Politics

Melaye: Defecting Governors Can’t Save APC or Tinubu in 2027

Former federal lawmaker and chieftain of the African Democratic Congress (ADC), Senator Dino Melaye, has dismissed the ongoing gale of defections by opposition governors into the ruling All Progressives Congress (APC) ahead of the 2027 polls, insisting it will not translate into electoral advantage for President Bola Tinubu.

In a Facebook post on Wednesday, Melaye said the days when state governors dictated electoral outcomes are over, citing the 2023 presidential poll as a watershed moment.

According to him, the performance of opposition candidates Atiku Abubakar and Peter Obi — despite not having sitting governors behind them — proved that Nigerian voters have moved beyond the old “structure-based” politics.

He recalled that Obi won 11 states including the Federal Capital Territory (FCT) without a governor, while Atiku secured 12 states — eight of which were governed by APC at the time.

“The 2023 election ended the illusion that power flows from governors,” he said. “The ruling APC, even with 22 governors, could not deliver several of its strongholds.”

Melaye pointed to the APC’s losses in Lagos and the PDP’s upset in Delta — despite the vice-presidential candidate hailing from the state — as proof of a shift in voter behaviour.

He argued that the hardship experienced under the APC government — inflation, hunger, unemployment and rising borrowing — would amplify voter anger in 2027.

“In 2023, Nigerians were not even as pained as they are now.

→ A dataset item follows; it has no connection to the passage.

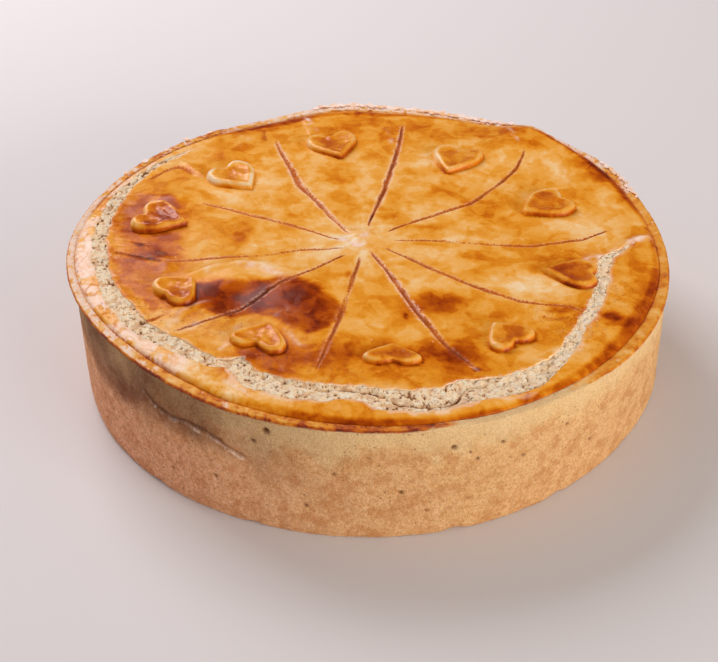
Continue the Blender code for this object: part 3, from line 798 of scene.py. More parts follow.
def with_cuts(shader, colour, cut):
    """Browned cuts with ragged edges, darker where the glaze is dark, and painted shade along their floors.
    The creases take the same colours as painted shade.
    """
    ragged = shader.patches((0.9, 3.0, 0.7), 0.35, 0.65, -0.34, 0.34)
    edge = shader.span(shader.maths("ADD", cut, ragged), 0.20, 0.52)
    edge = shader.maths("MULTIPLY", edge, shader.span(cut, 0.0, 0.15))
    broken = shader.patches((1.1, 3.0, 0.6), 0.36, 0.52, 0.55, 1.0)
    cut_colour = shader.mix(shader.span(shader.mask("browning"), 0.68, 0.90), CUT, CUT_IN_DARK)
    colour = shader.cover(colour, cut_colour, edge, broken)
    return shader.cover(colour, CUT_FLOOR, shader.span(cut, 0.8, 1.0, 0.0, 0.5))


def with_flaws(shader, colour):
    """Blotches and pores in the speckled places, painted glints on the lips beside the cuts, pale blister
    dots drawn as painted glints, and flour with painted highlights and sheen.
    """
    speckled, lips, floury = shader.masks("speckled", "lips", "floury")
    colour = shader.cover(colour, BLOTCH, shader.patches((3.4, 4.0, 0.65), 0.52, 0.60, 0.0, 0.45), speckled)
    pores = shader.maths("MULTIPLY", shader.patches((1.2, 3.0), 0.58, 0.68), speckled)
    colour = shader.cover(colour, PORE, pores, 0.7)
    # painted glints along the cut lips
    colour = shader.cover(colour, PALE_LIP, lips, shader.patches((1.3, 4.0, 0.65), 0.46, 0.56, 0.0, 0.85))
    # pale dots drawn as painted glints on small blisters
    colour = shader.cover(colour, BLISTER, shader.span(shader.dots(9.0), 0.03, 0.05, 0.7, 0.0))
    return shader.cover(colour, flour_colour(shader), floury, 0.9)


def lid_material():
    shader = Shader("glazed_lid_pastry")
    browning, cut, crumb, hollow = shader.masks("browning", "cut", "crumb", "hollow")
    colour = with_flaws(shader, with_cuts(shader, glaze_colour(shader, browning), cut))
    colour = shader.cover(colour, crumb_colour(shader, hollow), crumb)
    gloss = shader.patches((5.0, 5.0), 0.3, 0.7, 0.13, 0.22)
    roughness = shader.span(crumb, 0.0, 1.0, gloss, 0.95)
    rough = shader.bump(shader.maths("MULTIPLY", cut, shader.noise(0.9, 3.0, 0.7)), 0.6)
    broad = shader.bump(shader.noise(1.6, 5.0, 0.65), 0.08, rough)
    fine = shader.bump(shader.noise(0.35, 2.0, 0.6), 0.03, broad)
    return shader.dress(colour=colour, roughness=roughness, level=0.09, tint=SHEEN, normal=fine)


def crumb_material():
    shader = Shader("open_crumb")
    colour = crumb_colour(shader, shader.mask("hollow"))
    normal = shader.bump(shader.noise(0.8, 4.0, 0.75), 0.5)
    return shader.dress(colour=colour, roughness=0.95, level=0.2, normal=normal)


# Colours of the wall by its height, and of its grain and flaws, and the painted shade in its pits and over
# its crack.
WALL = (
    (0.0, linear(218, 160, 98)),
    (0.45, linear(218, 162, 100)),
    (0.68, linear(222, 168, 104)),
    (0.78, linear(226, 188, 128)),
    (1.0, linear(230, 196, 140)),
)
SANDY, TAN, GRAIN = linear(246, 208, 156), linear(196, 128, 66), linear(150, 92, 48)
PEPPER, PINHOLE, PIT = linear(158, 100, 56), linear(140, 92, 56), linear(120, 74, 42)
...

Yet they defied intimidation and patronage. 2027 will be the reckoning,” he warned.

The former senator said mass defections into the APC amount to a desperate survival move that will not change public mood.

“The governors can decamp together and collapse together. The era of imposed loyalty is dead. Citizens now vote by conviction,” he declared.

Melaye also dismissed both APC and PDP as parties “sitting on powder kegs of contradictions, corruption and public distrust,” predicting imminent implosion in both blocs.

He presented the ADC as the alternative force without “legacy baggage of looted governance” and aligned with younger, reform-minded Nigerians.

“The coming election will not be an election of governors but of the governed,” he said. “The handwriting is on the wall.”